**WHAT THIS TASK INVOLVES**
Below are several records. Retype exactly those lines running from the one with "record = json.load(file)" through the one with "in imported if", end lines included, and no others.

**DATASET EXTRACT**
━━━━━━━━━━━━━━━━

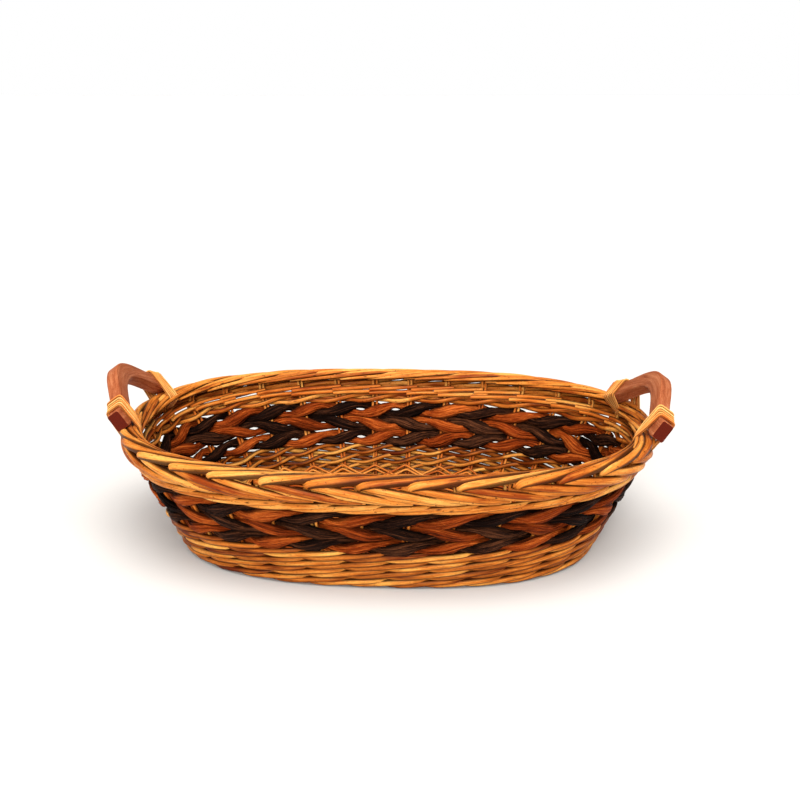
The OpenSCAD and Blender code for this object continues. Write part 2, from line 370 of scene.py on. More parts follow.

━━━━━━━━━━━━━━━━

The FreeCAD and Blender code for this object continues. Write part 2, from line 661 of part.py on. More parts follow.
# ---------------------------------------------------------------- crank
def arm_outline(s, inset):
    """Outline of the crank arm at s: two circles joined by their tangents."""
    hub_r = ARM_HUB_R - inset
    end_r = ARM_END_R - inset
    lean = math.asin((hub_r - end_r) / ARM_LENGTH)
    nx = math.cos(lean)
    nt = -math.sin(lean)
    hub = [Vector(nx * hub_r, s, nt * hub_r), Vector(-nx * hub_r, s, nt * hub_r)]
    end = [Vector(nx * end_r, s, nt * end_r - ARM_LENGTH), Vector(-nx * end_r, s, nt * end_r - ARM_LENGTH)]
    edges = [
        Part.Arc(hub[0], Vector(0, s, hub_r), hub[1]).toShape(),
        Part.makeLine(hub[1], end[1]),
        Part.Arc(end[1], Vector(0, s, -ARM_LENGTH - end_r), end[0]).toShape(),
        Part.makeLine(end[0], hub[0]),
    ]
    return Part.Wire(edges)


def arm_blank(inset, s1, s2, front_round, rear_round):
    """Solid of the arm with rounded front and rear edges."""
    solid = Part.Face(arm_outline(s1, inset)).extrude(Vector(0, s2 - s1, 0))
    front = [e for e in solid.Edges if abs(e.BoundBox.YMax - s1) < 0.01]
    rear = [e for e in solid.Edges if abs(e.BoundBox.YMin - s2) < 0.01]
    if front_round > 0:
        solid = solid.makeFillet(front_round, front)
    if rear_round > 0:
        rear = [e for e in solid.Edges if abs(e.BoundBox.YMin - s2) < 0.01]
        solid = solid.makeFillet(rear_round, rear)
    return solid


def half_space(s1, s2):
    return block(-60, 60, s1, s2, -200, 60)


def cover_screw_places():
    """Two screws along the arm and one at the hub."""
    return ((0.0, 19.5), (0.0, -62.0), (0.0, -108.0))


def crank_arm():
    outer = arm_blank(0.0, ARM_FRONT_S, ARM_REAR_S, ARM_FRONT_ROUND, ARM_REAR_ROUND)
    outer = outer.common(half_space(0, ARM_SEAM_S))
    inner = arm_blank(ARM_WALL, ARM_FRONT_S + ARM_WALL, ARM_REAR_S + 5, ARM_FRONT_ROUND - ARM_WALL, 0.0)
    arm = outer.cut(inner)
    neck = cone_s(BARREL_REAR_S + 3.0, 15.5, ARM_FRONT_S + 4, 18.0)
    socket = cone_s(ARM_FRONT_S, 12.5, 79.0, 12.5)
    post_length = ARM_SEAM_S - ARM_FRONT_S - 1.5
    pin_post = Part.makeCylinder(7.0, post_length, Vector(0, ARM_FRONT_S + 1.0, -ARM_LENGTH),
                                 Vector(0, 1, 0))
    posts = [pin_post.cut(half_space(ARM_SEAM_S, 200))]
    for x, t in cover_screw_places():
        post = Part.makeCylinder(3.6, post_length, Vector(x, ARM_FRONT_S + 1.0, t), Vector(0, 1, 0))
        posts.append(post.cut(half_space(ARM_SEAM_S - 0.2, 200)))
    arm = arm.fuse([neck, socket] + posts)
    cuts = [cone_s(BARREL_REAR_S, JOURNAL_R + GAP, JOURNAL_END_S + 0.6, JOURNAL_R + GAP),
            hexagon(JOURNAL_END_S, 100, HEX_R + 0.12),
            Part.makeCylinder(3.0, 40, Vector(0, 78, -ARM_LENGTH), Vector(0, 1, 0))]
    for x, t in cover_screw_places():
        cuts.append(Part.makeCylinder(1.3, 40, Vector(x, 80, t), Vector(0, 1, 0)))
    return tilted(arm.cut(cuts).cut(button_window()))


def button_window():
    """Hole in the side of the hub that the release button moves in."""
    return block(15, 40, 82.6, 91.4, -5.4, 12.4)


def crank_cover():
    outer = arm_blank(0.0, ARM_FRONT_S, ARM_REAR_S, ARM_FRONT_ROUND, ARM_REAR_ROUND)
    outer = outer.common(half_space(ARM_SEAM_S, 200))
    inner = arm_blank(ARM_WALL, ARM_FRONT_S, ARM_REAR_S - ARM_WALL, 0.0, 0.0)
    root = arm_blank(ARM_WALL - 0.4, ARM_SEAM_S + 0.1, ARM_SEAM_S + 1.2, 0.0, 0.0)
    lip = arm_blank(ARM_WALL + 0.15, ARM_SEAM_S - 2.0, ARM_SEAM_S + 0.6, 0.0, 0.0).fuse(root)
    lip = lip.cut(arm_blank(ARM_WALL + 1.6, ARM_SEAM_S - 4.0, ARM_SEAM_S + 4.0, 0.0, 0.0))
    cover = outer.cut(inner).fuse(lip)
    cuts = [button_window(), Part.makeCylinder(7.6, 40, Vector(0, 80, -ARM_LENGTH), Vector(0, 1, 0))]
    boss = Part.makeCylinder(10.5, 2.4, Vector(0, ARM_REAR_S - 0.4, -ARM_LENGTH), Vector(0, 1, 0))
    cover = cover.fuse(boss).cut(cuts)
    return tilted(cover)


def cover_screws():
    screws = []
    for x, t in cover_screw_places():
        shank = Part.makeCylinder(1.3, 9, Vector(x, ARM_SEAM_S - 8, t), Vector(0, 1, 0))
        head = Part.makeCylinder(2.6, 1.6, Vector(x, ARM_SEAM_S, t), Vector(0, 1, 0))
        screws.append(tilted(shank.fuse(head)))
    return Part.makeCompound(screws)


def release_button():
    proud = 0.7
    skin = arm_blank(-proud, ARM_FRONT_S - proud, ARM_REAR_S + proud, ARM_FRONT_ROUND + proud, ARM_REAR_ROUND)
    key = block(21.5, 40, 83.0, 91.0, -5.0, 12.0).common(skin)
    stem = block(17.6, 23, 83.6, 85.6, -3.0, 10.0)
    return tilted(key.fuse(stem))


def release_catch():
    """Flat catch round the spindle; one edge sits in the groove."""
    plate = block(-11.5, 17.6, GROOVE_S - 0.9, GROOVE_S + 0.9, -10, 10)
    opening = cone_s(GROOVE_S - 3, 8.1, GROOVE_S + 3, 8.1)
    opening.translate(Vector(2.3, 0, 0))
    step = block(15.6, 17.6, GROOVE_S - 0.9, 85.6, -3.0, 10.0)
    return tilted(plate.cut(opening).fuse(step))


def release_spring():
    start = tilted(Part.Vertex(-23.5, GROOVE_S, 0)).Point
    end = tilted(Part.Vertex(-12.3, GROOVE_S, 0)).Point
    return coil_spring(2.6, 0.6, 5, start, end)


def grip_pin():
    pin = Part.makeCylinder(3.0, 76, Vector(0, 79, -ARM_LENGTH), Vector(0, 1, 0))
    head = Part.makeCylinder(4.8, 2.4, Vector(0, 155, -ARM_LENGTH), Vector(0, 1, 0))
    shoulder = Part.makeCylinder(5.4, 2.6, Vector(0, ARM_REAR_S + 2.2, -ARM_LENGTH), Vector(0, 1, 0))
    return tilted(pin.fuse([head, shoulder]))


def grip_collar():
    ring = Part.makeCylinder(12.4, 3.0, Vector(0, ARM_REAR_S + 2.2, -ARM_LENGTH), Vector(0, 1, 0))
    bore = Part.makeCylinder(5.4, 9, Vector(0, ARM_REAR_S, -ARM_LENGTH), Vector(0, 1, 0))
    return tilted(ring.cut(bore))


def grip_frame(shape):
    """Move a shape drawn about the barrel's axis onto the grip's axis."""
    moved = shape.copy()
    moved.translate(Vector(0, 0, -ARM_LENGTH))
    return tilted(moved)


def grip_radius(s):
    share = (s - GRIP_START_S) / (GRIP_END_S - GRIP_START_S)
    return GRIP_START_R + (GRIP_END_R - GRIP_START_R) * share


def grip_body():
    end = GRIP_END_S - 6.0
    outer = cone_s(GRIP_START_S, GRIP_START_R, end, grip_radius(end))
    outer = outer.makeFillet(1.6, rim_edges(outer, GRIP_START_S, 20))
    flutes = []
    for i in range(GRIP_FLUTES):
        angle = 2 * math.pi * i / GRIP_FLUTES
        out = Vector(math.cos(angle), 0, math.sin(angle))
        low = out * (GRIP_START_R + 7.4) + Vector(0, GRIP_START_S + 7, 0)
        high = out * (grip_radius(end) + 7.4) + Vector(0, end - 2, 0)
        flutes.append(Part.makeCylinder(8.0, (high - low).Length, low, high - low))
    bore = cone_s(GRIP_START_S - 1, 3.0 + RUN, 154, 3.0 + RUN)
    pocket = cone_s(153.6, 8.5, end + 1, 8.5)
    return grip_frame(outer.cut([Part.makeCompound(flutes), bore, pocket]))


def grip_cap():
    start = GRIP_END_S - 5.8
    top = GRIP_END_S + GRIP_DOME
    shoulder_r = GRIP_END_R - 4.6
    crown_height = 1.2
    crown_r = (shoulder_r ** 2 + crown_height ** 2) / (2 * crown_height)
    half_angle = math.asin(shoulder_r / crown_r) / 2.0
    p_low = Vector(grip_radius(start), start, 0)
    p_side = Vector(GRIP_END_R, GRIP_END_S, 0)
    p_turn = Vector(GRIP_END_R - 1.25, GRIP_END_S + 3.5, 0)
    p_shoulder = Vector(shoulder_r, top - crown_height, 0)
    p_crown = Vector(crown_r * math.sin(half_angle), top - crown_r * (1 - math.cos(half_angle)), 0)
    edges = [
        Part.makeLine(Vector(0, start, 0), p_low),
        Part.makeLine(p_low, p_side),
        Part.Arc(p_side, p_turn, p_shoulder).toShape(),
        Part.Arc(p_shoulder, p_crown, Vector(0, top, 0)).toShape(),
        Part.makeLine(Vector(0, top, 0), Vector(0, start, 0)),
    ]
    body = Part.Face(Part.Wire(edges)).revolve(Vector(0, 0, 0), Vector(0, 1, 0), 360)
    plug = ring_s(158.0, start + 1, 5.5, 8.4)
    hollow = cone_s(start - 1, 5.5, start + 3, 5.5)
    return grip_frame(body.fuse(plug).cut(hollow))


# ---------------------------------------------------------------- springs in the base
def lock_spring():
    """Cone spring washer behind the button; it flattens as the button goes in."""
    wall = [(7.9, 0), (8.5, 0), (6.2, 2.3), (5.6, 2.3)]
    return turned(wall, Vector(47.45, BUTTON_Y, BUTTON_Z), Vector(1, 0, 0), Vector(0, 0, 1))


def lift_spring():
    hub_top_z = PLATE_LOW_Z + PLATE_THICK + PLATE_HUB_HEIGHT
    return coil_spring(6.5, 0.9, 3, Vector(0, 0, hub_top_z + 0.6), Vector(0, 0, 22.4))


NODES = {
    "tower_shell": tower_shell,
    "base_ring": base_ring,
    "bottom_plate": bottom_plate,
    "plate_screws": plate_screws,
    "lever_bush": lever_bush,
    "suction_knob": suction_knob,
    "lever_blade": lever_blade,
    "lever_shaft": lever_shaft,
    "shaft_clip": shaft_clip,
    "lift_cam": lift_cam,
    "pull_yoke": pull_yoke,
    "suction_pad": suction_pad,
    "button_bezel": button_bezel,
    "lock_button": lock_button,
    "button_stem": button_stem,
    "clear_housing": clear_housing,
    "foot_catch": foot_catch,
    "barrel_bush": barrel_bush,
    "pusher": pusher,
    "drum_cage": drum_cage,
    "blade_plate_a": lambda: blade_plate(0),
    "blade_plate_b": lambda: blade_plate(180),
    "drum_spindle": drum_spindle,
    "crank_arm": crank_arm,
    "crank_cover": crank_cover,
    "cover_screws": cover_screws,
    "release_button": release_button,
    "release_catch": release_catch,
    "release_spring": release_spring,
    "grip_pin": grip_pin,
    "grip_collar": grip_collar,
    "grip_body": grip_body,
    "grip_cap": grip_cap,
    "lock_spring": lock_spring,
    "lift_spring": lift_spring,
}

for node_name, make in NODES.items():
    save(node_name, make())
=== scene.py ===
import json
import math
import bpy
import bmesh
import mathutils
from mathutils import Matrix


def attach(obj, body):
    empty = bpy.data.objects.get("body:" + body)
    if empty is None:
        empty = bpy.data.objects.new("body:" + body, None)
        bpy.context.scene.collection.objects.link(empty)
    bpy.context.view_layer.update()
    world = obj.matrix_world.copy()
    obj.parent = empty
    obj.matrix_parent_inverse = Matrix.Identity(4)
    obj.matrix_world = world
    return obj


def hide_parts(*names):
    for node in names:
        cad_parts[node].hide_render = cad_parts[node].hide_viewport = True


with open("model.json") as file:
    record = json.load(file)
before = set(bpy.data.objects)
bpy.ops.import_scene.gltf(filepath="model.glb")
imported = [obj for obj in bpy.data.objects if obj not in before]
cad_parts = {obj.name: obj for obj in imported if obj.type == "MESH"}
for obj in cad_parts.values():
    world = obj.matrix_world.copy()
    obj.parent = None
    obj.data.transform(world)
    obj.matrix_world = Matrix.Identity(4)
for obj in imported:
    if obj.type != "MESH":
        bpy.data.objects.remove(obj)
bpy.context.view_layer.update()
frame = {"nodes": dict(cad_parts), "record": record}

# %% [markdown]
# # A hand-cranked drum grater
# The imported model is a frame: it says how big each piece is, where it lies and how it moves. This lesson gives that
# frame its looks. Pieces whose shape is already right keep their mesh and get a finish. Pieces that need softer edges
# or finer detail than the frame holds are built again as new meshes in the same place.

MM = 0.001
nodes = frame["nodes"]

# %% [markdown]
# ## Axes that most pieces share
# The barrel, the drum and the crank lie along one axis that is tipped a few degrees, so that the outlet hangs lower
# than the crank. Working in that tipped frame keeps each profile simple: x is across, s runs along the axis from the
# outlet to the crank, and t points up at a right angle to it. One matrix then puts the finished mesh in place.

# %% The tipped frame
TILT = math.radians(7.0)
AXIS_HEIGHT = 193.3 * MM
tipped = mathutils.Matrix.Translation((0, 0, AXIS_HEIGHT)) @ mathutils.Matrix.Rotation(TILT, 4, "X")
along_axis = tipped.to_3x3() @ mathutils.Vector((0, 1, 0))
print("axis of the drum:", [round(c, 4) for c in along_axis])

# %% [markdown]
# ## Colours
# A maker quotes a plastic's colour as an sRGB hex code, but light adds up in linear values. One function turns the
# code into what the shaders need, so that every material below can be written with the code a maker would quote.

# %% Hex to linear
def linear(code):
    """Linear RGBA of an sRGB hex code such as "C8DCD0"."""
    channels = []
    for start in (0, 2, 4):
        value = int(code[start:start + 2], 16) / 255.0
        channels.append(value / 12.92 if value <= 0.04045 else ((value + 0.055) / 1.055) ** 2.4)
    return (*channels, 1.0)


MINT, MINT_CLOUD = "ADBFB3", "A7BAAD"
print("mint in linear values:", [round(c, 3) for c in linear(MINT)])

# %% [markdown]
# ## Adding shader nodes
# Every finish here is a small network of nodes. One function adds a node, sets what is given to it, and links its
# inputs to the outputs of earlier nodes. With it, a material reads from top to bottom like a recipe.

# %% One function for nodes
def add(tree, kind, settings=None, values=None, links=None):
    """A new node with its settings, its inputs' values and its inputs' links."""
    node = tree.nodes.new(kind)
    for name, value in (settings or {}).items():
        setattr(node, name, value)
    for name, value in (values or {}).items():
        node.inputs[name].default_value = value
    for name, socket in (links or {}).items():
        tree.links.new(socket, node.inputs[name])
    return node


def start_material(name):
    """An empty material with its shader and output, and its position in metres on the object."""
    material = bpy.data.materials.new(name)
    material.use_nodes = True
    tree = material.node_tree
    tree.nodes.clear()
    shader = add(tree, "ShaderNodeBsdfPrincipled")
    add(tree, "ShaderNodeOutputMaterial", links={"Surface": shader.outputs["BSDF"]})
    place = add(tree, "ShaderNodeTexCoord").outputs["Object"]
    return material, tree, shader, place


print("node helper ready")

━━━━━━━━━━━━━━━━

**SOLUTION BELOW**
    record = json.load(file)
before = set(bpy.data.objects)
bpy.ops.import_scene.gltf(filepath="model.glb")
imported = [obj for obj in bpy.data.objects if obj not in before]
cad_parts = {obj.name: obj for obj in imported if obj.type == "MESH"}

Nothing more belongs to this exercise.